Signpost 13th March 2016, Fifth Sunday in Lent (Passion Sunday): Isaiah 43:16-21; Psalm 126; Philippians 3:4b-14; John 12:1-8.
Today’s Gospel lends itself effortlessly to the style of Bible study in which we place ourselves at the scene, in our imagination experiencing the sights, sounds and smells of the story (the last-mentioned being particularly relevant).
With whom do we identify?
With Martha, hostess at a dinner party prepared for Jesus at a time when he was no longer walking freely amongst the Jews? A dinner party already filled with tension and made more so as she wondered what that sister of hers was up to this time.
With Lazarus? Who can imagine how Lazarus was feeling? Some of the guests were probably there out of curiosity to see this man so recently raised from the dead. His loyalties to his two so very different sisters may have been strained.
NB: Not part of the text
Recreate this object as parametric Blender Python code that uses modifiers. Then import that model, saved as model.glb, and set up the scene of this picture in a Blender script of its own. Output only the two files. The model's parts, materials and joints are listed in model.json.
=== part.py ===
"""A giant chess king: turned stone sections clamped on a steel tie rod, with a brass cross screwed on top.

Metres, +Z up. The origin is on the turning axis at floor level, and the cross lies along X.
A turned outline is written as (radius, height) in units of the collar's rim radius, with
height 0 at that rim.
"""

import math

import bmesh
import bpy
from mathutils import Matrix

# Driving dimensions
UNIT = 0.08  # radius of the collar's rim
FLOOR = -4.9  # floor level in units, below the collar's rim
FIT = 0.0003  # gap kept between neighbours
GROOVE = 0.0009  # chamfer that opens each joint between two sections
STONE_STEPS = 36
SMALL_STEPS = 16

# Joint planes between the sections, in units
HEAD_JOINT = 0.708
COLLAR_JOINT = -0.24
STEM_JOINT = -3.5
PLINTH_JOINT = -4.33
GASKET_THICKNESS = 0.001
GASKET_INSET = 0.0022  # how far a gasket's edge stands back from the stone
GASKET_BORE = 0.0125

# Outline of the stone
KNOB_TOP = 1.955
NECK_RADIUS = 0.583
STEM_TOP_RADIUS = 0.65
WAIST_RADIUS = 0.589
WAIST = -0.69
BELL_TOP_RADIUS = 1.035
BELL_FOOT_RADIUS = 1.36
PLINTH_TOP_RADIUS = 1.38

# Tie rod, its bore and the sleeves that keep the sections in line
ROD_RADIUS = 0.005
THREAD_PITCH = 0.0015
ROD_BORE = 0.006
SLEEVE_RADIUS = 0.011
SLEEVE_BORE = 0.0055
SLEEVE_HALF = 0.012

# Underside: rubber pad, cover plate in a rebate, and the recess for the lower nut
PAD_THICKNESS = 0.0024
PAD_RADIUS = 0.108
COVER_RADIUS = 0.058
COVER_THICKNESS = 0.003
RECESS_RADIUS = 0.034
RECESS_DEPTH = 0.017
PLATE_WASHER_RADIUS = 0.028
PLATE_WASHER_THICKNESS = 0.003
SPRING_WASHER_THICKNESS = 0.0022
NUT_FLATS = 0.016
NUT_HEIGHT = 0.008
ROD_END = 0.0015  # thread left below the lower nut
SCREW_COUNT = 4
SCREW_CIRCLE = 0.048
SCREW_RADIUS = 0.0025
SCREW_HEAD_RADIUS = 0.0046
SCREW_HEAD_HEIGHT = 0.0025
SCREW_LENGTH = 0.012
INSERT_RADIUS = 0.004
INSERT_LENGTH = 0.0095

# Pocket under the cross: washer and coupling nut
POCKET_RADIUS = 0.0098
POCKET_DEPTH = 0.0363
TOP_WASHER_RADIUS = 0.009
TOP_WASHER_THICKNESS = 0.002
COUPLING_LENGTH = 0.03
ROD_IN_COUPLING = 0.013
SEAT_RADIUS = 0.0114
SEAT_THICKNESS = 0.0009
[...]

With Judas? Hitherto Judas has been the reliable, prudent disciple, looking after their small amount of money, aware (if not caring) of the needs of the very poor. He is by now bothered and bewildered by Jesus’ mission, his orderly mind shocked to witness the incomprehensible extravagance of Mary’s gift.
With the other guests, embarrassed at Mary’s actions, possibly titillated at the extraordinary sight of a woman letting down her hair in public?
We can empathise with all these people.
But Mary? Like the others at the dinner, like us maybe, a faithful disciple, but possessing that sublime quality which enables her to defy the conventions of her culture, and worship her Lord with heart, mind and soul; her actions foreshadowing his death which lies only a few days ahead. Who is so great as to identify with Mary?